Friday, February 13, 2009

The Secret Life of Nesting Tables

The nesting tables were shipped to me from my hometown, along with some other items I claimed, after my father sold the house my sister and I grew up in. I wanted these particular items because each one I had chosen reminded me in some way of my mother and represented to me the comfortable home she created and recreated throughout the years.


I also chose the nested tables because, after working at Cymax Stores combined with living in an apartment, the value of multipurpose or multifunctional furniture pieces has become clearly evident to me. The three tables, of varying heights, sit one underneath the other and can be used as a single unit or separated and used as accent tables or end tables. The handy thing about these tables is that, when entertaining, they can be moved around the room to accommodate those not sitting next to a surface upon which they can put a drink or a plate.


The wood nesting tables resided for a good portion of their lives in the living room of my childhood home. Even though they had been moved about the room from one place to another over the years, I don’t ever remember a time when I didn’t pass by them on my way to somewhere else. I have walked passed them so many times, even if they weren’t in my possession, I could describe them to you by heart. They have bowed fronts with routed edges, fluted legs, arrow feet and a fluted, three-sided stretcher. How then could I not notice that the feet of the two smaller tables never touched the ground?

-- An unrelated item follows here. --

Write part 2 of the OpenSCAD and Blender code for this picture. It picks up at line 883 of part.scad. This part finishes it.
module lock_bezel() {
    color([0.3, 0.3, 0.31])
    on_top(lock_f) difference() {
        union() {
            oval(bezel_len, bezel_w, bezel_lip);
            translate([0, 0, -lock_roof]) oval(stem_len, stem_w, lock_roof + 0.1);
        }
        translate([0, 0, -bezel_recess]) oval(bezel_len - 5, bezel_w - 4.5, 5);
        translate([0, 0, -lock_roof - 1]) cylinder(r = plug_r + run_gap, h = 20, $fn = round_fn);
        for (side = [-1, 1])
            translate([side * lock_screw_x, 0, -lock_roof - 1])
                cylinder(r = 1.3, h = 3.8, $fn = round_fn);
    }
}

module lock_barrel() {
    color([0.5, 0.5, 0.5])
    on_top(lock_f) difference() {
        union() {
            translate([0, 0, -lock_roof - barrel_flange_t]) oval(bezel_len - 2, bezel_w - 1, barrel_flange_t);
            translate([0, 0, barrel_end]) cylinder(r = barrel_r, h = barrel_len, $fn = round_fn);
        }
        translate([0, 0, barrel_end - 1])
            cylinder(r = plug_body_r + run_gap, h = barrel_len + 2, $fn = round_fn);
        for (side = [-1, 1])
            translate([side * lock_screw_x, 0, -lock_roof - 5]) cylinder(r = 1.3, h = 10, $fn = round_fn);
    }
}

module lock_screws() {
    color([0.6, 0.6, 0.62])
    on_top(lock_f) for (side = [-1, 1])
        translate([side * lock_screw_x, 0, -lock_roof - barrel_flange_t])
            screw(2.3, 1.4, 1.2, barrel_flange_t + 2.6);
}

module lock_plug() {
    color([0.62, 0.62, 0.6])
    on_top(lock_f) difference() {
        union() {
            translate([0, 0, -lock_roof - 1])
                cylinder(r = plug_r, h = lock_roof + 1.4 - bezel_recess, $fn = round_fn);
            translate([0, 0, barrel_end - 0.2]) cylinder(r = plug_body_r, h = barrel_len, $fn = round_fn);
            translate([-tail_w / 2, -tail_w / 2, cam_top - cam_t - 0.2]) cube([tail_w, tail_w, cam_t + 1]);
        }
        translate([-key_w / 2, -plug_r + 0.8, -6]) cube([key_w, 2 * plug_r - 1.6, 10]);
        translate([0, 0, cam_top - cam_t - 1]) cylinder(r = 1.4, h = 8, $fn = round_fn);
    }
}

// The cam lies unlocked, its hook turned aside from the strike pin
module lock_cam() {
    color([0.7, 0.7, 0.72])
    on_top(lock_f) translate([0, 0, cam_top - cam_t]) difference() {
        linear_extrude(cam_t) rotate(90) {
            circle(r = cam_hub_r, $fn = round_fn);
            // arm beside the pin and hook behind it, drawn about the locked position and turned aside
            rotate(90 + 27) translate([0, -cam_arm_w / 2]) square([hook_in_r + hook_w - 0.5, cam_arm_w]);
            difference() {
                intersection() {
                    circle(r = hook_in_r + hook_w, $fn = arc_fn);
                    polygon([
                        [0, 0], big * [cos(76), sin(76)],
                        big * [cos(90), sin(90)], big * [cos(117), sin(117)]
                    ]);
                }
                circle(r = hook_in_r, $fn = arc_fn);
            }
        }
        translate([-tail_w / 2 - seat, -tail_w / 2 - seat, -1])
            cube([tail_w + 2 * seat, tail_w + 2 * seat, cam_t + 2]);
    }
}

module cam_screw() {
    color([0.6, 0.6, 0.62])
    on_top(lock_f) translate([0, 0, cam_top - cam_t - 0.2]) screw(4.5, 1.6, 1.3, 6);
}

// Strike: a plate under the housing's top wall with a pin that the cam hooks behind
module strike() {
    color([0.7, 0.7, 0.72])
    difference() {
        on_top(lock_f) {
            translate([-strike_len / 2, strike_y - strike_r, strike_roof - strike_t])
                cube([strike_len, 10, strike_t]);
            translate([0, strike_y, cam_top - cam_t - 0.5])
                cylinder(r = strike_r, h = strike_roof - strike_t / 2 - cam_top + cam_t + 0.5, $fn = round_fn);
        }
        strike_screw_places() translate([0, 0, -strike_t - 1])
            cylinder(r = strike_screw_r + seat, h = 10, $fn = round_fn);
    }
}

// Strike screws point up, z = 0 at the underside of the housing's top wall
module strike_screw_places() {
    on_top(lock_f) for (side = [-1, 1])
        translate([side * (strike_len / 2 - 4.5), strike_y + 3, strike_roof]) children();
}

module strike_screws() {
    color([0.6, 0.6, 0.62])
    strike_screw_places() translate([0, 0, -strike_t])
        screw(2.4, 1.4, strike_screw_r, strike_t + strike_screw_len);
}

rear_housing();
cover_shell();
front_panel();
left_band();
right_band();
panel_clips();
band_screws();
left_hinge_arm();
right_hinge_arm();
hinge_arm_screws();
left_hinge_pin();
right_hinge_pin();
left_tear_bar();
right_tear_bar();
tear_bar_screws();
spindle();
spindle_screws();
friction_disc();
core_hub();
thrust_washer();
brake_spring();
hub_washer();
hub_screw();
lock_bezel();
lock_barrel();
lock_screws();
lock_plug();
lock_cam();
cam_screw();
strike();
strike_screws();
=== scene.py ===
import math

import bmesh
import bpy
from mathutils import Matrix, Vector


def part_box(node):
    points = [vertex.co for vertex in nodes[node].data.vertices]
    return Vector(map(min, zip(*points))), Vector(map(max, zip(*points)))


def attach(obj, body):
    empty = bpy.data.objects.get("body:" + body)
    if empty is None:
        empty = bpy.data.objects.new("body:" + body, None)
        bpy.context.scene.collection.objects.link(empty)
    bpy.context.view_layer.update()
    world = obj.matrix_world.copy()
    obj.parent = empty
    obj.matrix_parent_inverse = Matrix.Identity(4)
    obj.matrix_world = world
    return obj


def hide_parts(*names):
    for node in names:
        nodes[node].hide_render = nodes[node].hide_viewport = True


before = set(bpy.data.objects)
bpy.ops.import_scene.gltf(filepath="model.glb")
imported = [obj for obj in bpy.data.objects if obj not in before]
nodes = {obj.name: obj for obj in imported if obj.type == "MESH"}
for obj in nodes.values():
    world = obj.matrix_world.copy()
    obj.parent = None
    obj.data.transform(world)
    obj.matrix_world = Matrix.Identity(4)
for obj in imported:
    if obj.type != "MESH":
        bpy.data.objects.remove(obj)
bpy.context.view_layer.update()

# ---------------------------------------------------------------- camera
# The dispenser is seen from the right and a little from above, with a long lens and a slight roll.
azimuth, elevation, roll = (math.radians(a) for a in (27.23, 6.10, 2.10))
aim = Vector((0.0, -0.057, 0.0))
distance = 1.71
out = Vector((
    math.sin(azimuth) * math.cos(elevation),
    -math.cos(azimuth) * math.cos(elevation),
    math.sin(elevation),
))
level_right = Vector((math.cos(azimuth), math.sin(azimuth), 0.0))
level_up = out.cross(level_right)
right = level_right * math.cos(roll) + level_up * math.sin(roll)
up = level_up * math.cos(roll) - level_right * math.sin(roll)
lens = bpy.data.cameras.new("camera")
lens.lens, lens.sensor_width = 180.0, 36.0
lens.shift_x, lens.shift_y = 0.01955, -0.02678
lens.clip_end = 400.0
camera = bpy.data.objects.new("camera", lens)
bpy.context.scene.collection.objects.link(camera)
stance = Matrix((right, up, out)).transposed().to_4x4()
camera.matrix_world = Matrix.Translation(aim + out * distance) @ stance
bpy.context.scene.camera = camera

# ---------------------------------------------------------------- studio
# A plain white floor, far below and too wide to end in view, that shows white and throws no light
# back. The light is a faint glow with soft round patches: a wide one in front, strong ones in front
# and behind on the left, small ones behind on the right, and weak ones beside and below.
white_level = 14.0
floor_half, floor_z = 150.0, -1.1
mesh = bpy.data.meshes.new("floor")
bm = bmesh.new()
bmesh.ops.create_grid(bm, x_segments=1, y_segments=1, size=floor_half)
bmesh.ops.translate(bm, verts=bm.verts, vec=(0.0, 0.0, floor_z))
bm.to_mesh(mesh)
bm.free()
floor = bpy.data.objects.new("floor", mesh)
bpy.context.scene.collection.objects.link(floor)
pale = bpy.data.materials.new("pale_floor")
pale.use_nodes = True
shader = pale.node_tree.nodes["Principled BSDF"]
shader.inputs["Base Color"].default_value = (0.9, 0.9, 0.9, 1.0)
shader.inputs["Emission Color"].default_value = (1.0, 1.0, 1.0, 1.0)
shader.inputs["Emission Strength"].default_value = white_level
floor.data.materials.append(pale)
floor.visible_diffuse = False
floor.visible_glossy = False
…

Perfect size for a telephone table, ever since they arrived at my apartment, they stand against the wall next to the big armchair. The top nesting table holds the phone, a funny pen holder and a small basket of assorted note pads collected over the years from stocking stuffers and promotional handouts. But one evening I came home from work late, and because a favorite TV show of mine was about to start, I broke my own rule and ate dinner in front of the television. I grabbed one of the nested tables, placed it in front of the couch, put a placemat on it and sat down to dinner. After I had eaten, I cleared everything away. That’s when the trouble started.


When I tried to put the table back, it had me totally stumped. Like the Powell Brown Cherry Two Piece Nested Accent Tables, I thought it would simply slide in underneath the two other tables. But it didn’t. Something seemed to stop it from slipping back into place. Sometime later, I finally figured it out. Working on the theory that something was blocking the way, I removed the middle nesting table and turned it upside only to find grooves on the inside edges. The nesting tables should be slotted not slid into place. Hence the reason for the legs of the two smaller tables floating above, rather than resting on, the floor.


I experienced a weird sensation. I sat on the floor, just staring; these tables had been so much a fabric of my life, they were now revealing something new to me, after all these years? The more I stared, the more I appreciated the simple elegance of the design of these nest tables. All three tables can be lifted up and moved as one without any slewing around or unnecessary juggling. Ingenious! I returned to the couch and what was left of my show.


But all the time, I wondered what other secrets my mother’s nesting tables were keeping from me.